Vuelvo a la calzada.  Un triste rayo de sol y una ligera brisa me acompañan:
-         Tres eucaliptos, huellas de perdiz, huellas de perro.
-         Sangre fresca y plumas desperdigadas entre la tierra removida.
-         Una cartón de leche uperisada: “Leche Boll la mejor de la comarca”.
-         Cinco campanadas suenan cercanas.
-         Murmullo de coches.
-         Un par de higueras malolientes, desagües saturados y aceras asfaltadas.
-         “Municipio de Zull” en letras grandes.
-         Mujeres con la compra, niños que juegan, hombres que vuelven.
-         Unos pinos, una fuente, un banco de madera.

Me siento y comienzo a masajear mis rodillas ya poco acostumbradas a tanto ajetreo.  Abro de nuevo la mochila, pesada y bastante vieja:
-         Un reloj sin correa, un pañuelo verde y un par de postales.  Todavía queda una manzana.
-         Una piedra, una concha de mar y la cartera.
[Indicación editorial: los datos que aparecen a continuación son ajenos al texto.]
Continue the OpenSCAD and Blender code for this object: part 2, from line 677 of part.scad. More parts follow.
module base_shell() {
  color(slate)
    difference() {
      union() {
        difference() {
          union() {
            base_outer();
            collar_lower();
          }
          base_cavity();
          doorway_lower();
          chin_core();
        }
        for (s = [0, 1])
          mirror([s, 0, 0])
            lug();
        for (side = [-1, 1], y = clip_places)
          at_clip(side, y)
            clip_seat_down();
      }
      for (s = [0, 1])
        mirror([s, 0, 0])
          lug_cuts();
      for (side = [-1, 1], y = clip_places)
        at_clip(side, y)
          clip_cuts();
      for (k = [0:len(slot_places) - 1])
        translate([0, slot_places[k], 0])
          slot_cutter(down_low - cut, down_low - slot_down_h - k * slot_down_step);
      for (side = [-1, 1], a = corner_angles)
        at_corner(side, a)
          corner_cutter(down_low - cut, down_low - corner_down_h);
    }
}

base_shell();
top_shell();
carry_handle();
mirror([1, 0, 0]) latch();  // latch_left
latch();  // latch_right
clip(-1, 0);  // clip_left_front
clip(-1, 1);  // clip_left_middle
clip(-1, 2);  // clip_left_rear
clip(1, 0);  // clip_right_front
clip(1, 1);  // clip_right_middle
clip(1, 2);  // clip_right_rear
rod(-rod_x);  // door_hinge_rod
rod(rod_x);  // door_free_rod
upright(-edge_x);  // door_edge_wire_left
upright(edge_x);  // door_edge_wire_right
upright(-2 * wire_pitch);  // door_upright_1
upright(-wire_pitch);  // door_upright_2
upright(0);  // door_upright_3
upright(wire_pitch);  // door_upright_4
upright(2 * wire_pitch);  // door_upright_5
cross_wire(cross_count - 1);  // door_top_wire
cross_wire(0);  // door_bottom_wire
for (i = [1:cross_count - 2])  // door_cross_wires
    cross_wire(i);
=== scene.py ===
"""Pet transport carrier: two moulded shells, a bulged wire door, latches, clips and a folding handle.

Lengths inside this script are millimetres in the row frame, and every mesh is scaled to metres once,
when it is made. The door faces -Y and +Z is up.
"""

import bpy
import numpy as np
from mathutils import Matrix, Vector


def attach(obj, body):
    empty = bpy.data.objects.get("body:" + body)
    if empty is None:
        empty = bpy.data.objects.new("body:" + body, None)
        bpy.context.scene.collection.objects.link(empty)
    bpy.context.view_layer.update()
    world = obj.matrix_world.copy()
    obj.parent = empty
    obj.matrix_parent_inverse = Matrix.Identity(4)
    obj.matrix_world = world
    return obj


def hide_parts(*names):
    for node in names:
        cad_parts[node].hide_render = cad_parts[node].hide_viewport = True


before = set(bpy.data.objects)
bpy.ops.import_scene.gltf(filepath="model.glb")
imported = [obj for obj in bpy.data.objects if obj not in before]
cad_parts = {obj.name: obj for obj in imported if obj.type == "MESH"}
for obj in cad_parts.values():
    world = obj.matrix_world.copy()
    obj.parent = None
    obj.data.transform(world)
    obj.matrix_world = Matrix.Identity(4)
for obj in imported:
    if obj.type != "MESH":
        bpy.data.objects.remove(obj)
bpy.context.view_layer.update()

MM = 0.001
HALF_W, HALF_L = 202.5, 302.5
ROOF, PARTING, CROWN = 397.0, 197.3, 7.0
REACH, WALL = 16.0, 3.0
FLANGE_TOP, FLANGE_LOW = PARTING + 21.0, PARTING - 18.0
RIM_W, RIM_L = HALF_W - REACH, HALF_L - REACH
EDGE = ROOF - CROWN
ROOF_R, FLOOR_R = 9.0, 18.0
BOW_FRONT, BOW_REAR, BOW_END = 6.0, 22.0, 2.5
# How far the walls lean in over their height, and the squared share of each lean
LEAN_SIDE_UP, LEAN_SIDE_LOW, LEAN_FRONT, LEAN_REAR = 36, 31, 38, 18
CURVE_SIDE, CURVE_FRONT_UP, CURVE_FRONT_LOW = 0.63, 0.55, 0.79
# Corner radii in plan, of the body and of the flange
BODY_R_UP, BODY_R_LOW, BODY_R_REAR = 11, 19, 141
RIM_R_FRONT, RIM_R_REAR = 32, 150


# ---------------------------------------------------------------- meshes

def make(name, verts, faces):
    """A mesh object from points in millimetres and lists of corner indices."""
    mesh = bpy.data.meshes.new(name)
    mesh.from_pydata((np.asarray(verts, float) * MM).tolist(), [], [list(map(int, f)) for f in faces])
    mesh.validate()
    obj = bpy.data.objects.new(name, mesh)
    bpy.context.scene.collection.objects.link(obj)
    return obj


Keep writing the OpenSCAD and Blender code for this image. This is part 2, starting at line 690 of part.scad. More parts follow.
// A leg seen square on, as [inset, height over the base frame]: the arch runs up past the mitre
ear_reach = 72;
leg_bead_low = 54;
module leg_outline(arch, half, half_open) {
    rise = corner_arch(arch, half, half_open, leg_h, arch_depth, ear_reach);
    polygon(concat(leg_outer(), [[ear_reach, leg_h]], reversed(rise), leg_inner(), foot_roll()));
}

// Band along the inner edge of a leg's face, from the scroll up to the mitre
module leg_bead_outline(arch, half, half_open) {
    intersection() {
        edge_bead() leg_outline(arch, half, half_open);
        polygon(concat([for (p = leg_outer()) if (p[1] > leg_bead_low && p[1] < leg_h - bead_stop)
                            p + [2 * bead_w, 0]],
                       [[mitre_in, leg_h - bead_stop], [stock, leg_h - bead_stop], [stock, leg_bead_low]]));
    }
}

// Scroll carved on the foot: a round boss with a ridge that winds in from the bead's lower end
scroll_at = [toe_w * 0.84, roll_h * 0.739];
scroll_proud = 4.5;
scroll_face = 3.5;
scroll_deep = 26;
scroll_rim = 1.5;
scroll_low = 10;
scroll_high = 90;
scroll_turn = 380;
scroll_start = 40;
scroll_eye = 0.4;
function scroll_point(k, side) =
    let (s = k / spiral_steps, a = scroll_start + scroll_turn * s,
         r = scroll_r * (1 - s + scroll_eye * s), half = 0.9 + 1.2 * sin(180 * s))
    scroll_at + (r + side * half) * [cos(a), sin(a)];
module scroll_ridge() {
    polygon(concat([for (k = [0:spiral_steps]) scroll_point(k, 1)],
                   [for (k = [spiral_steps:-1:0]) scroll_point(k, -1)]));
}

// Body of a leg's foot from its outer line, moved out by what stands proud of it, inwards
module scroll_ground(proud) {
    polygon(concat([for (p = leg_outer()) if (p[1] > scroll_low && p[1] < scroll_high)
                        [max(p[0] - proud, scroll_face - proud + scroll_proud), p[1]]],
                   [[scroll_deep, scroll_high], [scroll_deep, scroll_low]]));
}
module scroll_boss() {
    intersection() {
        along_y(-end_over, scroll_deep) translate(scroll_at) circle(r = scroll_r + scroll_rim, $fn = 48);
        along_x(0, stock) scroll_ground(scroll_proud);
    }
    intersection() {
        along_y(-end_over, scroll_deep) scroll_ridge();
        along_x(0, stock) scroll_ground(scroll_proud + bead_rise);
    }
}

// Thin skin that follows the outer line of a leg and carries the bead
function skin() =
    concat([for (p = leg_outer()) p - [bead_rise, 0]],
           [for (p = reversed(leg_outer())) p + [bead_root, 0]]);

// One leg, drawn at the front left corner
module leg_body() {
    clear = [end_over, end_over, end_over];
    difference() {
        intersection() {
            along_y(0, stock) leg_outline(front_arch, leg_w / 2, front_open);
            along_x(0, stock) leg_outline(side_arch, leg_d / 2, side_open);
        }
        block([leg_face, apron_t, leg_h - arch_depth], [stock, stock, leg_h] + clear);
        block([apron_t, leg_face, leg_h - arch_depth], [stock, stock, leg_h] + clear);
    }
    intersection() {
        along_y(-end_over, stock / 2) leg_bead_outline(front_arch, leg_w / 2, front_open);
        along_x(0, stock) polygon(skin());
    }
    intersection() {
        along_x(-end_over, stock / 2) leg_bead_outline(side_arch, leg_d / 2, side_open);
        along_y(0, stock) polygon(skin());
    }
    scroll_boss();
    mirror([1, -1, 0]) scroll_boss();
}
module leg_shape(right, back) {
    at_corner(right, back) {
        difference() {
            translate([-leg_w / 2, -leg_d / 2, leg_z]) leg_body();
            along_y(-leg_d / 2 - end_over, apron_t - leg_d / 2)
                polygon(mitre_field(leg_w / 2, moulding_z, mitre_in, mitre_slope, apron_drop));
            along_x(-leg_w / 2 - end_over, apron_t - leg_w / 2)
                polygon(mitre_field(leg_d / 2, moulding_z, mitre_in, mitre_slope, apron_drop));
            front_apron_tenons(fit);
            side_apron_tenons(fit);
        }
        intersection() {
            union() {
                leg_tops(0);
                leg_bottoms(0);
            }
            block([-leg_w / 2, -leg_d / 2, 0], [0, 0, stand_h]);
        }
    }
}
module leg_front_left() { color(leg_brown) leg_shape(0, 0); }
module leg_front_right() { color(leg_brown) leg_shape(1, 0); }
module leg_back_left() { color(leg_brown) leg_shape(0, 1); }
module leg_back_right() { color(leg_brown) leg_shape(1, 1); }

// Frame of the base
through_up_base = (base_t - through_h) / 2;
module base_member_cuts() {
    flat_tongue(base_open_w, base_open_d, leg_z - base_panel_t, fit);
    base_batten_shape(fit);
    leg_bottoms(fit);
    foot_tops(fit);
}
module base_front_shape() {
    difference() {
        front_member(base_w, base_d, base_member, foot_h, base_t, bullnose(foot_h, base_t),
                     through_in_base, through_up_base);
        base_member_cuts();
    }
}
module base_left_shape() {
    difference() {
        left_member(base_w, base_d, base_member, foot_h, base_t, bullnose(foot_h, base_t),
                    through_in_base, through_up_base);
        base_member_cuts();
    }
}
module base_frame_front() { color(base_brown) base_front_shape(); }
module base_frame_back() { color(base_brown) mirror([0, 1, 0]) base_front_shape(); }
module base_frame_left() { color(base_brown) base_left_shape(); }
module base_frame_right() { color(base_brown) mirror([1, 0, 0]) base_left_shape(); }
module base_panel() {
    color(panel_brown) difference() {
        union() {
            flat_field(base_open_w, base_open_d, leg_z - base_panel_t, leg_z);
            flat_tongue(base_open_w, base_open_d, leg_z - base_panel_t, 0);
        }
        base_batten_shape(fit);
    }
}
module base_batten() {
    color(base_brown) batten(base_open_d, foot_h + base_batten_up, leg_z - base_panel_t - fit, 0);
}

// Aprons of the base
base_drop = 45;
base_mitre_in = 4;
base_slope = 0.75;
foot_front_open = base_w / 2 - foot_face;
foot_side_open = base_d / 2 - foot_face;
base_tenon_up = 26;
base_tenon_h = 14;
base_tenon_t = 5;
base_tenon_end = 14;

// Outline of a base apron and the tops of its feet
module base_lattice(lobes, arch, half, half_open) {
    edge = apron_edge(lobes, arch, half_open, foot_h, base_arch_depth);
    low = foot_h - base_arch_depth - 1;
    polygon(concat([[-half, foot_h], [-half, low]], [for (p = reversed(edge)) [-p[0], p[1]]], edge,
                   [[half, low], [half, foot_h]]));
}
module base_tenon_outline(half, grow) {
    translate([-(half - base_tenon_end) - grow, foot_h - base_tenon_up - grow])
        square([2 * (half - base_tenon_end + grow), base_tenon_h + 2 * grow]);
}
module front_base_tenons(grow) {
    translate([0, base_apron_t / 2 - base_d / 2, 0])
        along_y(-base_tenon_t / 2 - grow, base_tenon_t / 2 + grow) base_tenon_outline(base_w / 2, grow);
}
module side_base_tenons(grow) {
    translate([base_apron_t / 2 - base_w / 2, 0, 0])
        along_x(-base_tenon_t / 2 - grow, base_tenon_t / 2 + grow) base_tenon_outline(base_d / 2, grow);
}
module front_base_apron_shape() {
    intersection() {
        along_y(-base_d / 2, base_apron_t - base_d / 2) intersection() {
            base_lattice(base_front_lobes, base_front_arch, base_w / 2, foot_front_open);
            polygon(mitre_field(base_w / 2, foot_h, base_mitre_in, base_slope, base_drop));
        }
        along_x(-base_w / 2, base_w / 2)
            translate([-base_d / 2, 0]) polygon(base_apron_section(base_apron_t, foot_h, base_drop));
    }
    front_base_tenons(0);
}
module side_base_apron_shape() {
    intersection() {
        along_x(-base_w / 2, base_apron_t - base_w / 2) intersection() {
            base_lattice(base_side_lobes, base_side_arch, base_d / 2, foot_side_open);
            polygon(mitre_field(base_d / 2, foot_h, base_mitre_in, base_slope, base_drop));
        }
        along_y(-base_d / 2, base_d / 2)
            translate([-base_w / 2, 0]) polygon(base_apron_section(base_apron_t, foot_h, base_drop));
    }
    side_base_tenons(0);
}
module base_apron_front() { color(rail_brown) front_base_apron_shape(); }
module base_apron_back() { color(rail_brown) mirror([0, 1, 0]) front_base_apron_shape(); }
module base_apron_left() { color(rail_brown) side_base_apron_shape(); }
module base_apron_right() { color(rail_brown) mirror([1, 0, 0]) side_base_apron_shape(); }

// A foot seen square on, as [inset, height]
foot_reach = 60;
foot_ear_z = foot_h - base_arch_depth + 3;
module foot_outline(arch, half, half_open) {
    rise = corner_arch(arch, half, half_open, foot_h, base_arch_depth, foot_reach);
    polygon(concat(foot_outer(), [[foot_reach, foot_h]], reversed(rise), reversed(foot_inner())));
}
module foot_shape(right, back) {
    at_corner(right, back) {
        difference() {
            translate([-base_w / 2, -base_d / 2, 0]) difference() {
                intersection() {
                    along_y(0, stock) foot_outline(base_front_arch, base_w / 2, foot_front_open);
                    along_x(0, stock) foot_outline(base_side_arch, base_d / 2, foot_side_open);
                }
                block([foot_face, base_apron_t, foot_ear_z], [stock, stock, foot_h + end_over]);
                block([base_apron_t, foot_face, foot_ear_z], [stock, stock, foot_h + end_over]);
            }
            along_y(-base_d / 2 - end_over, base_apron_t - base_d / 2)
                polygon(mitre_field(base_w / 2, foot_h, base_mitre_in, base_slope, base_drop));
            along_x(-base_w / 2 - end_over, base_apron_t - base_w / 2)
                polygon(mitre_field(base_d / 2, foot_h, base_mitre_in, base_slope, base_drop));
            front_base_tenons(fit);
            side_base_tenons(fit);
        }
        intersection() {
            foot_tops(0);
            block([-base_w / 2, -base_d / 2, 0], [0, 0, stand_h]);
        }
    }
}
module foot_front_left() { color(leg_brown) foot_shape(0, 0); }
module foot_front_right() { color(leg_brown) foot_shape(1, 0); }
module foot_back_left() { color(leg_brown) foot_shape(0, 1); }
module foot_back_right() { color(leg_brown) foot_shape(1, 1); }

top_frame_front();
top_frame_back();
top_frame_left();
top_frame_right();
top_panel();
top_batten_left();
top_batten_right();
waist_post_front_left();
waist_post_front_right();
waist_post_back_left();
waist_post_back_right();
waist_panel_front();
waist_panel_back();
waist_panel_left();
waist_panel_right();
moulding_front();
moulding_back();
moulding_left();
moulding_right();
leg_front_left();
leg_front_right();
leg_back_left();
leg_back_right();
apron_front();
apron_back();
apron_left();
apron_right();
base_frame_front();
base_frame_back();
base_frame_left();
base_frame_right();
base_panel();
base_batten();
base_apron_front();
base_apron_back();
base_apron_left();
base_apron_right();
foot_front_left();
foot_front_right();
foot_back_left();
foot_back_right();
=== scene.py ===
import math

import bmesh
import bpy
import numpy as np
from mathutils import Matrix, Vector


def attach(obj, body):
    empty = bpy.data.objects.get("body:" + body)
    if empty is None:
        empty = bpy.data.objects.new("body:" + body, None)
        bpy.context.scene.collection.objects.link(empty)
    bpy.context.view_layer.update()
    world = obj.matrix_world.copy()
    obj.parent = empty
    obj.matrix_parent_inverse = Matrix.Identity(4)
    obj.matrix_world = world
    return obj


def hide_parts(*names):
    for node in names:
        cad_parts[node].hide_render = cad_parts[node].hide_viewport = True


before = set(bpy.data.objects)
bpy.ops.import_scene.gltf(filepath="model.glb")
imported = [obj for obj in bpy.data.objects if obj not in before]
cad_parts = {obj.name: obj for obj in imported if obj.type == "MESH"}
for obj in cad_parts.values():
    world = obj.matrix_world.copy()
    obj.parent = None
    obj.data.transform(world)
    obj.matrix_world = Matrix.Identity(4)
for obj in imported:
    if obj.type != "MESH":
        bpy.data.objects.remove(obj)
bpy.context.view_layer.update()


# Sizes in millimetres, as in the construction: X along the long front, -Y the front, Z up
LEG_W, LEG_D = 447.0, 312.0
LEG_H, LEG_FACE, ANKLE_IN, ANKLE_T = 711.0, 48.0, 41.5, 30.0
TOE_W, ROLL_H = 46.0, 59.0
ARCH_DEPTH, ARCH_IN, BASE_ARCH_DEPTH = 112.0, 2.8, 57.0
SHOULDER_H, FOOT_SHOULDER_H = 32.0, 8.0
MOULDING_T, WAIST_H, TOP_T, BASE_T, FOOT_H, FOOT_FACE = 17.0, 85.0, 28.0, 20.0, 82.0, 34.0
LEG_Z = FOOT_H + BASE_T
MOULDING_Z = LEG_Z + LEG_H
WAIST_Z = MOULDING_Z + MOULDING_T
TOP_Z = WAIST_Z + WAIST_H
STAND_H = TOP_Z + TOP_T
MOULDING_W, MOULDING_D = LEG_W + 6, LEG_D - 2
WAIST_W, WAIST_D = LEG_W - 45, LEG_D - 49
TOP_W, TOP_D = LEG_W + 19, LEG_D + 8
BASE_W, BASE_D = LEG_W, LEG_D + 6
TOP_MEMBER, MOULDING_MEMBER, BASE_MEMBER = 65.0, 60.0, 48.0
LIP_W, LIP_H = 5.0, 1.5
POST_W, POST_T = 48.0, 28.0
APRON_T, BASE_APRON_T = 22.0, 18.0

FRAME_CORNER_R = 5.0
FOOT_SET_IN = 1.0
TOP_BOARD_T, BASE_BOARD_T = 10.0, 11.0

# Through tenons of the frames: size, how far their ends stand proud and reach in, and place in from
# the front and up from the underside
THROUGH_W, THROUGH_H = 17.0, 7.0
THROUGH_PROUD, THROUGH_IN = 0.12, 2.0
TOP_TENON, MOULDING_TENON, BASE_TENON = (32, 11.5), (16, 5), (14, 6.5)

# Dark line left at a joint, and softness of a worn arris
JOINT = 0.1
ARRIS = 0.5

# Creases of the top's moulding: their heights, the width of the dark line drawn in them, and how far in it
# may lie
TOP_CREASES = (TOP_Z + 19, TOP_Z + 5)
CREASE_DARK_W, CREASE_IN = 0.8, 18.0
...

-         Unas gafas de sol rotas, un viejo periódico y un libro con mi nombre en el lomo.  Se titula “Momentos”.  Primera página y en letra de imprenta: “A Laura, la que pudo ser y no fue”. Y en la segunda página: “La perspectiva del tiempo nos permite escribir con mayúsculas aquellos momentos que nos marcaron, que fueron decisivos en nuestra vida.  Estos son los míos”.